In a couple of years, the ski area hopes to have a new on-mountain restaurant, the 22,000-square-foot Red Lady Lodge, with a Vail-like dining area large enough for 230 people plus a fine-dining component large enough for 100 people.

At the base of the mountain, much work has been done already in redevelopment, but more is coming. Among the new buildings will be a base-area cafeteria, but with 95 condominiums in the upper levels, with asking prices ranging up to $1,500 per square foot.

Bigger – much bigger – are plans ahead for what is essentially a new ski mountain, if only located on the other side of the town. While that project, called Snodgrass, is likely years away, much more imminent is base-area real estate. One of those two projects calls for 400 new residential units.

The second real-estate base project envisions 1,000-plus units, plus a new town hall (currently located in pre-fab housing) and a post office. In effect, that new project, called North Village, aims to create a central focus at the base of the ski mountain. The municipality is called Mt. Crested Butte, to distinguish it from the old coal-mining town two miles away.

Similar to what has been happening elsewhere, this new real-estate pod is to be connected to the ski mountain via a gondola. Otherwise, the project would be separated by a road and other development.

Although boasting of nearly 600,000 skier days a decade ago, when the resort offered lots of free skiing, the annual skier day total tumbled to little more than 300,000 early in this century. This year, the resort aims to surpass 425,000 skier days, on track to getting back to 500,000 to 600,000 on a consistent basis.

Latinos from San Simeon find work in ‘Jacksimeon’

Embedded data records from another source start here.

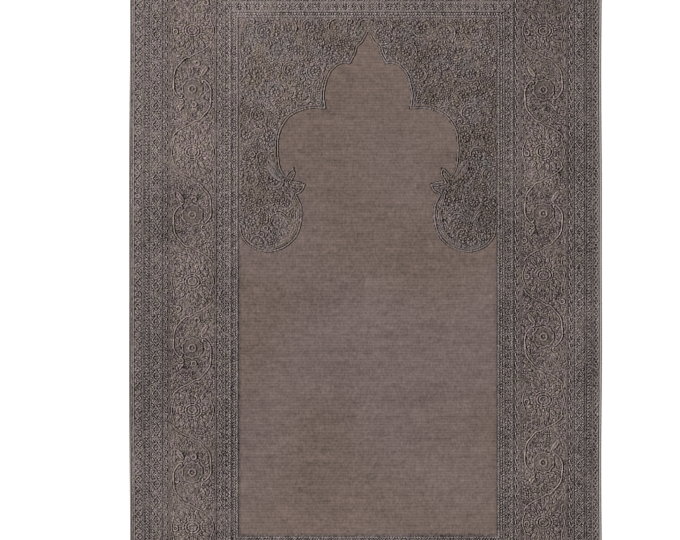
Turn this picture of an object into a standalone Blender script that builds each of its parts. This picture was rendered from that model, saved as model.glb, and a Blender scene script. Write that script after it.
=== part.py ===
"""Prayer rug: a flat embossed rug with an arched niche, a scrolled border and overlocked edges.

Metres, +Z up. The origin is on the floor under the middle of the rug, and +Y runs to the niche's point.
"""

import math

import bmesh
import bpy

# The whole rug, over its edging
RUG_WIDTH = 0.800
RUG_LENGTH = 1.240

# Heights above the floor
GROUND_Z = 0.0062           # the low pile, which is also the niche's plain field
PANEL_Z = 0.0068            # the ground between the flowers over the arch
LINE_Z = 0.0074             # border lines and the arch's rim
MOTIF_Z = 0.0078            # flowers, scrolls and leaves
HUB_Z = 0.0082              # the flowers' hearts
ROOT_Z = 0.0040             # where every raised form starts, inside the rug

# Overlocked edging: a bead of yarn along each edge
EDGING_WIDTH = 0.0044
EDGING_HEIGHT = 0.0074
SEAM_GAP = 0.0003

# The woven pattern is a little to the right of the cut edges
PATTERN_X = 0.0045
FIELD_HALF_WIDTH = 0.2185
FIELD_HALF_LENGTH = 0.4375
PANEL_MARGIN = 0.0012
RIM_WIDTH = 0.0022

# Border lines that run round the field: distance out from the field, width
BORDER_LINES = (
    (0.0010, 0.0024),
    (0.0110, 0.0020),
    (0.0260, 0.0020),
    (0.0370, 0.0030),
    (0.1160, 0.0030),
    (0.1280, 0.0022),
    (0.1480, 0.0022),
    (0.1600, 0.0034),
)

# Middle line of the main border, out from the field
BORDER_MIDDLE = 0.0780

# Flowers of the main border: side, place along it, which way its scroll leans
BORDER_FLOWERS = (
    ("left", 0.3175, 1),
    ("left", 0.1050, -1),
    ("left", -0.1200, 1),
    ("left", -0.3300, -1),
    ("right", 0.3160, 1),
    ("right", 0.1070, -1),
    ("right", -0.1010, 1),
    ("right", -0.3135, -1),
    ("top", -0.0990, -1),
    ("top", 0.0990, 1),
    ("bottom", -0.0990, 1),
    ("bottom", 0.0990, -1),
)
FLOWER_RADIUS = 0.0160
FLOWER_PETALS = 8
PETAL_WAIST = 0.76          # reach between two petals, as a share of a petal's
HUB_RADIUS = 0.0062
HUB_CORNERS = 8
SCROLL_ALONG = 0.0540       # reach of a scroll along the border
SCROLL_ACROSS = 0.0345      # and across it
SCROLL_WIDTH = 0.0044
SCROLL_START = 8            # degrees round its flower
SCROLL_SWEEP = 100
SCROLL_STEPS = 7
SCROLL_DRAWN_IN = 0.28      # how far its tail runs in towards the flower
SCROLL_BLUNT = 0.04         # how blunt its head is
BUD_AWAY = 0.0370           # a bud's distance and bearing from its flower
BUD_BEARING = 146
LOTUS_LENGTH = 0.0300
LOTUS_WIDTH = 0.0400
LOTUS_TIPS = (-80, -42, 0, 42, 80)      # bearings of its petals
LOTUS_WAIST = 0.70
LEAF_LENGTH = 0.0240
LEAF_WIDTH = 0.0090

# Lozenges of the outer minor border
LOZENGE_OUT = 0.1390
LOZENGE_PITCH = 0.0300
LOZENGE_LENGTH = 0.0190
LOZENGE_WIDTH = 0.0150

# Flowers over the arch
PANEL_FLOWER_RADIUS = 0.0095
PANEL_FLOWER_PETALS = 6
PANEL_PITCH = 0.0450
PANEL_ROW_PITCH = 0.0360
PANEL_FIRST_ROW = 0.4170
PANEL_CLEARANCE = 0.0130

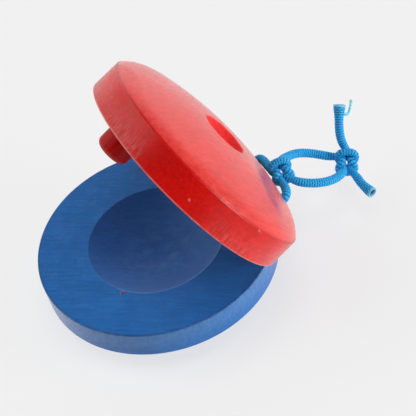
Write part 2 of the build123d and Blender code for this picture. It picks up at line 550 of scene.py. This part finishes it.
class LacqueredWood(Surface):
    """Thin satin lacquer over turned hardwood, in the axes of the shell that it covers."""

    def __init__(self, name, paint, middle, turn, grain_turn):
        super().__init__(name, IOR=1.38, Sheen_Weight=0.34, Sheen_Roughness=0.25)
        self.paint = paint
        self.here = self.place(middle, turn)
        self.x, self.y, self.z = self.split(self.here)
        self.radius = self.math("SQRT", self.plus(self.times(self.x, self.x), self.times(self.y, self.y)))
        self.find_regions()
        self.make_textures(grain_turn)

    def find_regions(self):
        """Where the bowl, the recess and the wall are: 1 there and 0 elsewhere."""
        inner_side = self.ramp(self.z, 6.0, 6.5, 1.0, 0.0)
        outer_side = self.ramp(self.z, 8.0, 8.5)
        below_crease = self.ramp(self.z, WALL_HEIGHT - 0.15, WALL_HEIGHT + 0.15, 1.0, 0.0)
        within_bowl = self.ramp(self.radius, BOWL_RADIUS - 0.15, BOWL_RADIUS + 0.1, 1.0, 0.0)
        within_recess = self.ramp(self.radius, RECESS_RADIUS + 0.02, RECESS_RADIUS + 0.15, 1.0, 0.0)
        at_the_side = self.ramp(self.radius, SHELL_RADIUS - 0.2, SHELL_RADIUS - 0.05)
        self.in_bowl = self.times(within_bowl, inner_side)
        self.in_recess = self.times(within_recess, outer_side)
        self.on_wall = self.times(at_the_side, below_crease)

    def make_textures(self, grain_turn):
        turned = self.node("ShaderNodeMapping", {"Vector": self.here, "Rotation": (0, 0, -grain_turn)})
        along_grain = turned.outputs[0]
        self.grain = self.noise(self.stretch(along_grain, (0.10, 1.6, 1.6)), 1.0, 5.0, 0.65)
        self.pores = self.noise(self.stretch(along_grain, (0.5, 4.5, 4.5)), 1.0, 3.0, 0.7)
        self.cloud = self.noise(self.here, 0.14, 3.0)
        self.fine = self.noise(self.here, 6.0, 2.0)
        wavering = self.plus(self.radius, self.times(self.cloud, RING_WAVER))
        self.lathe_rings = self.math("SINE", self.times(wavering, RING_DENSITY))
        self.make_saw_marks()

    def make_saw_marks(self):
        """Lines up the wall, and the patches of it where they show."""
        around = self.math("ARCTAN2", self.y, self.x)
        unrolled = {0: self.times(around, SAW_LINE_DENSITY), 1: self.times(self.z, SAW_LINE_STRETCH)}
        unrolled_wall = self.node("ShaderNodeCombineXYZ", unrolled).outputs[0]
        self.saw_lines = self.noise(unrolled_wall, 1.0, 3.0, 0.6)
        # Between these angles, in radians, the wall is smooth.
        sawn_left = self.ramp(around, -2.70, -2.67, 1.0, 0.0)
        sawn_right = self.ramp(around, -2.05, -1.85, 0.0, 0.8)
        cloudy = self.ramp(self.cloud, 0.35, 0.6, 0.5, 1.0)
        self.sawn = self.times(self.on_wall, self.plus(sawn_left, sawn_right), cloudy)

    def painted(self):
        """The plain paint, its tone varied by the grain, the clouds and the pores, and darker in the bowl as
        painted shade.
        """
        grain_shade = self.ramp(self.grain, 0.3, 0.7, 0.84, 1.12)
        cloud_shade = self.ramp(self.cloud, 0.3, 0.7, -0.05, 0.05)
        pore_shade = self.ramp(self.pores, 0.30, 0.46, 0.78, 1.0)
        shade = self.times(self.plus(grain_shade, cloud_shade), pore_shade)
        grey = self.node("ShaderNodeCombineColor", {0: shade, 1: shade, 2: shade}).outputs[0]
        colour = self.mix(self.in_bowl, self.paint.plain, self.paint.bowl)
        colour = self.mix(self.in_recess, colour, self.paint.recess)
        return self.mix(1.0, colour, grey, "MULTIPLY")

    def painted_sheen(self, colour):
        """Painted sheen: the paler paint over the dome and the wall, following the grain."""
        on_dome = self.math("SUBTRACT", self.ramp(self.z, 7.3, 8.0), self.in_recess, clamp=True)
        dome_share = self.times(on_dome, self.paint.dome_bloom)
        wall_share = self.times(self.on_wall, self.paint.wall_bloom)
        grainy = self.ramp(self.grain, 0.3, 0.7, 0.7, 1.3)
        sheen_share = self.times(self.plus(dome_share, wall_share), grainy)
        return self.mix(sheen_share, colour, self.paint.worn)

    def lit_side(self):
        """Grows towards the side of the bowl that the light falls on in the blue shell."""
        return self.plus(self.times(self.x, 0.4), self.times(self.y, 0.9))

    def dust_and_painted_light(self, colour):
        """Pale dust that the bowl holds, more of it near the middle; piled towards the lit side, it is
        partly painted light.
        """
        drifts = self.ramp(self.noise(self.here, 0.32, 5.0, 0.65), 0.38, 0.72)
        dust_and_light = self.times(drifts, self.ramp(self.radius, 15.5, 3.0))
        dust_and_light = self.plus(dust_and_light, self.times(self.ramp(self.lathe_rings, -0.5, 1.0), 0.08))
        # More towards the lit side: painted light.
        dust_and_light = self.times(dust_and_light, self.ramp(self.lit_side(), -12.0, 14.0, 0.5, 2.2), self.in_bowl)
        dust_and_light = self.times(dust_and_light, self.ramp(self.fine, 0.3, 0.7, 0.4, 1.2), 0.20)
        return self.mix(dust_and_light, colour, self.paint.worn)

    def edged(self, colour):
        """Painted highlights on the bowl's lit edge and the red mouth's edge, painted shade on the blue
        mouth's edge and the crease.
        """
        # A painted highlight on the bowl's edge, kept to its lit side.
        bowl_edge = self.times(
            self.band(self.radius, BOWL_RADIUS + 0.05, 0.06, 0.12),
            self.ramp(self.z, 0.4, 0.8, 1.0, 0.0),
            self.ramp(self.lit_side(), -8.0, 12.0, 0.1, 1.0),
        )
        patchy = self.ramp(self.noise(self.here, 0.5, 4.0, 0.6), 0.35, 0.65)
        # Along the mouth's edge, in patches: painted highlight on the red shell, painted shade on the blue
        # one.
        mouth_edge = self.times(
            self.ramp(self.radius, SHELL_RADIUS - 0.6, SHELL_RADIUS - 0.3),
            self.ramp(self.z, 0.25, 0.5, 1.0, 0.0),
            self.math("ADD", patchy, 0.5, clamp=True),
        )
        # Painted shade along the crease.
        crease = self.times(
            self.band(self.z, WALL_HEIGHT + 0.2, 0.05, 0.18),
            self.ramp(self.radius, SHELL_RADIUS - 1.1, SHELL_RADIUS - 0.8),
        )
        colour = self.mix(self.times(bowl_edge, 0.5), colour, self.paint.worn)
        colour = self.mix(self.times(mouth_edge, 0.6), colour, self.paint.edge)
        return self.mix(self.times(crease, 0.65), colour, self.paint.deep)

    def saw_marked(self, colour):
        """Saw lines up the wall, in patches, where the blank was cut round: the light ones painted sheen,
        the dark ones painted shade.
        """
        # Light strokes: painted sheen.
        light = self.times(self.ramp(self.saw_lines, 0.40, 0.65), self.sawn, 0.28)
        # Dark strokes: painted shade in the saw's grooves.
        deep = self.times(self.ramp(self.saw_lines, 0.42, 0.34), self.sawn, 0.5)
        colour = self.mix(light, colour, self.paint.worn)
        return self.mix(deep, colour, self.paint.deep)

    def with_cord_shadow(self, colour, cord_shadows):
        """Painted shadow and reflection of the cord, dark magenta, on the dome beside it."""
        cord_shadow = 0.0
        for centre, size, share in cord_shadows:
            cord_shadow = self.math("MAXIMUM", cord_shadow, self.times(self.spot(self.here, centre, size), share))
        uneven = self.ramp(self.noise(self.here, 0.45, 4.0, 0.6), 0.35, 0.6, 0.45, 1.0)
        return self.mix(self.times(cord_shadow, uneven), colour, CORD_SHADOW_PAINT)

    def flecked(self, colour, flecks):
        """Adds the flecks to the colour, and gives their height as well."""
        height = 0.0
        for centre, size, fleck_paint, share in flecks:
            fleck = self.spot(self.here, centre, size)
            colour = self.mix(self.times(fleck, share), colour, fleck_paint)
            height = self.plus(fleck, height)
        return colour, height

    def roughness(self):
        rough = self.plus(self.ramp(self.cloud, 0.3, 0.7, 0.19, 0.27), self.times(self.fine, 0.06))
        return self.plus(rough, self.times(self.in_bowl, 0.30), self.times(self.in_recess, 0.60))

    def relief(self, nibs):
        """The heights of the grain, the pores, the saw and lathe marks, the rough recess and the nibs."""
        recess_grit = self.times(self.noise(self.here, 2.2, 4.0, 0.7), self.in_recess)
        relief = self.bump(self.grain, 0.05)
        relief = self.bump(self.ramp(self.pores, 0.28, 0.45), 0.02, relief)
        relief = self.bump(self.fine, 0.02, relief)
        relief = self.bump(self.times(self.saw_lines, self.sawn), 0.10, relief)
        relief = self.bump(self.times(self.lathe_rings, self.in_bowl), 0.0015, relief)
        relief = self.bump(recess_grit, 0.12, relief)
        return self.bump(nibs, 0.12, relief)


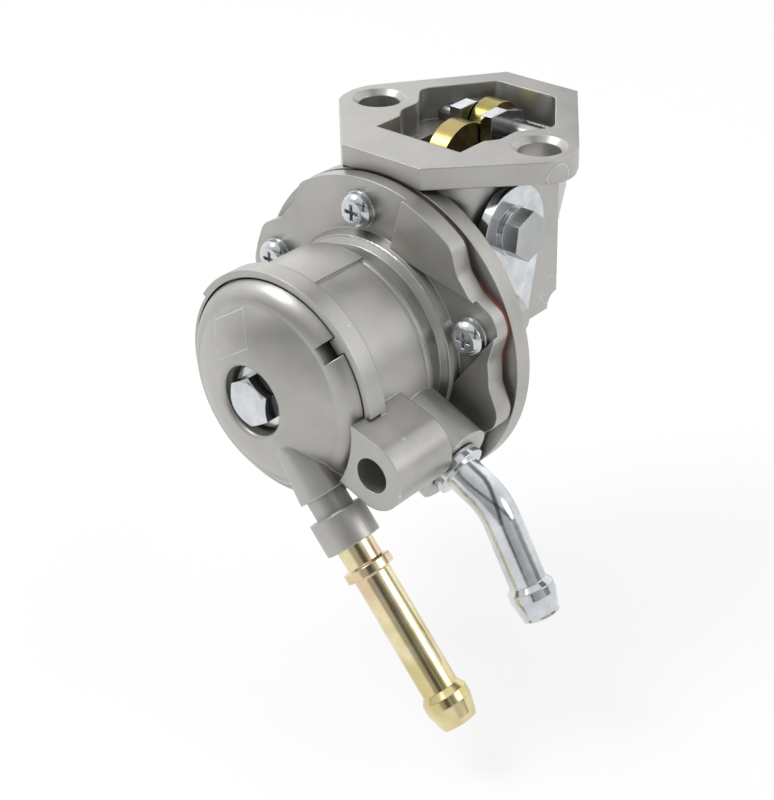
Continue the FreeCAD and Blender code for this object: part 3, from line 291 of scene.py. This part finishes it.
def red_cloth():
    """Coated cloth, red along its edge beside one screw and darkened with painted shade elsewhere."""
    made, g = material("diaphragm_cloth")
    where = g.place()
    height = g.add("SeparateXYZ", {0: where}).outputs["Z"]
    # Painted shade: the cloth turns near-black above and below the red band.
    dark = g.maths("MAXIMUM", g.span(height, RED_TOP, SHADE_TOP), g.span(height, RED_BOTTOM, SHADE_BOTTOM))
    weave = g.blend(g.noise(where, MOTTLES, detail=5.0), (0.34, 0.08, 0.06, 1), (0.2, 0.045, 0.035, 1))
    matt_skin(g, where, g.blend(dark, weave, (0.05, 0.042, 0.036, 1)), 0.7)
    return made


YELLOW_SHADES = ((0.58, 0.58, 0.24, 1), (0.68, 0.57, 0.29, 1), (0.82, 0.74, 0.47, 1), (0.72, 0.55, 0.37, 1))
# Darker copy of the yellow chromate: painted shade for the rocker arm, which is yellow zinc in shadow.
SHADED_YELLOW_TONES = ((0.26, 0.23, 0.07, 1), (0.40, 0.31, 0.11, 1), (0.46, 0.34, 0.15, 1))


def dress():
    worn_by = {
        cast_metal("cast_satin"): ("valve_body",),
        cast_metal("cast_cover", COVER_MARKS): ("cover",),
        cast_metal("cast_body", BODY_MARKS): ("pump_body",),
        zinc("bright_zinc", (0.50, 0.525, 0.545, 1), (0.74, 0.765, 0.785, 1), 0.10, 0.2): (
            "cover_bolt", "cover_bolt_washer", "flange_screws", "screw_washers", "outlet_tube",
            "link_lever", "primer_lever", "primer_washer"),
        zinc("satin_zinc", (0.40, 0.41, 0.415, 1), (0.52, 0.53, 0.53, 1), 0.3, 0.42): ("primer_bolt",),
        passivated("yellow_zinc", YELLOW_SHADES, 0.12, 0.22): ("inlet_tube",),
        # Painted shade: the rocker arm gets a darkened copy of the yellow chromate.
        passivated("yellow_zinc_painted_shade", SHADED_YELLOW_TONES, 0.2, 0.32): ("rocker_arm",),
        zinc("spring_steel", (0.34, 0.34, 0.35, 1), (0.5, 0.5, 0.5, 1), 0.25, 0.4): (
            "diaphragm_stem", "back_plate", "front_plate", "diaphragm_spring", "seal_retainer",
            "rocker_pin", "rocker_spring", "primer_spindle", "inlet_valve_spring", "outlet_valve_spring"),
        zinc("brass_gauze", (0.60, 0.44, 0.16, 1), (0.72, 0.56, 0.26, 1), 0.3, 0.45): (
            "inlet_valve_seat", "outlet_valve_seat", "strainer"),
        red_cloth(): ("diaphragm",),
        soft_stuff("black_rubber", (0.03, 0.03, 0.03, 1), 0.55): ("stem_seal", "spindle_seal"),
        soft_stuff("valve_plastic", (0.06, 0.06, 0.07, 1), 0.4): ("inlet_valve_disc", "outlet_valve_disc"),
        soft_stuff("gasket_fibre", (0.12, 0.11, 0.09, 1), 0.8): ("cover_gasket",),
    }
    for made, names in worn_by.items():
        for name in names:
            mesh = NODES[name].data
            mesh.materials.clear()
            mesh.materials.append(made)


def camera():
    back = Vector((math.sin(AZIMUTH) * math.cos(ELEVATION),
                   -math.cos(AZIMUTH) * math.cos(ELEVATION),
                   math.sin(ELEVATION)))
    right = Vector((math.cos(AZIMUTH), math.sin(AZIMUTH), 0.0))
    level = Matrix((right, back.cross(right), back)).transposed()
    data = bpy.data.cameras.new("camera")
    data.sensor_width = SENSOR
    data.lens = FOCAL_PIXELS * SENSOR / FRAME_HEIGHT
    data.shift_x = -AIM_OFFSET[0] / FRAME_HEIGHT
    data.shift_y = AIM_OFFSET[1] / FRAME_HEIGHT
    data.clip_start = CLIP_NEAR
    data.clip_end = CLIP_FAR
    made = bpy.data.objects.new("camera", data)
    turned = level @ Matrix.Rotation(ROLL, 3, "Z")
    made.matrix_world = Matrix.Translation(AIM + back * DISTANCE) @ turned.to_4x4()
    bpy.context.scene.collection.objects.link(made)
    bpy.context.scene.camera = made


def near_white(g, shader):
    """The given shader, lifted towards white for the camera and in reflections; shadows stay."""
    path = g.add("LightPath").outputs
    shown = g.maths("MAXIMUM", path["Is Camera Ray"], path["Is Glossy Ray"])
    shown = g.maths("MAXIMUM", shown, path["Is Transmission Ray"])
    white = g.add("Emission", {"Color": (1, 1, 1, 1), "Strength": 1.0}).outputs[0]
    return g.add("MixShader", {0: g.maths("MULTIPLY", shown, WHITE_SHARE), 1: shader, 2: white}).outputs[0]


def stage():
    bpy.ops.mesh.primitive_plane_add(size=FLOOR_SIDE, location=(0, 0, FLOOR_HEIGHT))
    floor = bpy.context.object
    floor.name = "floor"
    made, g = material("floor_white")
    plain = g.add("BsdfDiffuse", {"Color": tone(FLOOR_LEVEL)}).outputs[0]
    g.add("OutputMaterial", {"Surface": near_white(g, plain)})
    floor.data.materials.append(made)


def tent():
    """World light: white, graded from one side to the other, with narrow dark seams."""
    world = bpy.data.worlds.new("studio")
    world.use_nodes = True
    bpy.context.scene.world = world
    g = Graph(world.node_tree)
    direction = g.add("TexCoord").outputs["Generated"]
    along = g.vector("DOT_PRODUCT", direction, BRIGHT_SIDE)["Value"]
    light = g.span(along, -TENT_TURN, TENT_TURN, TENT_DIM, TENT_BRIGHT)
    for seam in SEAMS:
        off = g.maths("ABSOLUTE", g.vector("DOT_PRODUCT", direction, seam["across"])["Value"])
        left = g.span(off, seam["width"], SEAM_FADE * seam["width"], seam["light_left"], 1.0)
        light = g.maths("MULTIPLY", light, left)
    white = g.add("Background", {"Color": (1, 1, 1, 1), "Strength": light}).outputs[0]
    g.add("OutputWorld", {"Surface": white})


def lamp(name, place, size, power):
    data = bpy.data.lights.new(name, "AREA")
    data.shape = "DISK"
    data.size = size
    data.energy = power
    made = bpy.data.objects.new(name, data)
    made.location = place
    made.rotation_euler = (AIM - Vector(place)).to_track_quat("-Z", "Y").to_euler()
    bpy.context.scene.collection.objects.link(made)


bpy.context.scene.view_settings.view_transform = "Standard"
dress()
camera()
stage()
tent()
for lamp_name, lamp_sizes in LAMPS.items():
    lamp(lamp_name, **lamp_sizes)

JACKSON HOLE, Wyo. – During November a writer and photographer from the Jackson Hole News&Guide accompanied a group of Latinos from Jackson Hole back to their native land of Mexico. Most of Jackson Hole’s Latino services workers come from a town called San Simeon in a corn-and-cattle region amid belching volcanoes about two hours from Mexico City.

The town is mostly quiet for much of the year. That’s because about half the population is off working in the states in Colorado, Utah, and New Jersey. But most – 2,000 to 2,500 – live and work in Jackson Hole and nearby in Teton County, Idaho.

The young affectionately refer to their home away from home as “Jacksimeon.”

Everyone in San Simeon has at least one close family member in Jackson Hole. Only old people and children now live in San Simeon.

The town is as empty as if all the young people were drafted for war, explains Cesar Marquina Corna. “In a way, it is a war. We’re at war for a better life,” says Cesar, 24, who returned to Mexico after a four-day drive in November. Hundreds make the same journey every fall and spring.

The migration first began to the farms in Idaho, then expanded to Jackson Hole beginning in the late 1980s.

The newspaper tells of one ranch family headed by Sanchez Rodriguez, 74, who first began going to Idaho to work in 1978 to lay irrigation pipe. Now, 8 of his 14 children live between Driggs, Idaho, and Jackson, Wyo.

Some of the service and construction workers in Jackson Hole have seasonal work visas, while others risk the desert crossing every few years.

Many of those making money in Jackson Hole are building new homes of concrete, but not adobe, in San Simeon. Because so many able-bodied young people are gone, the wages are higher there, $50 per day for construction, than in surrounding towns.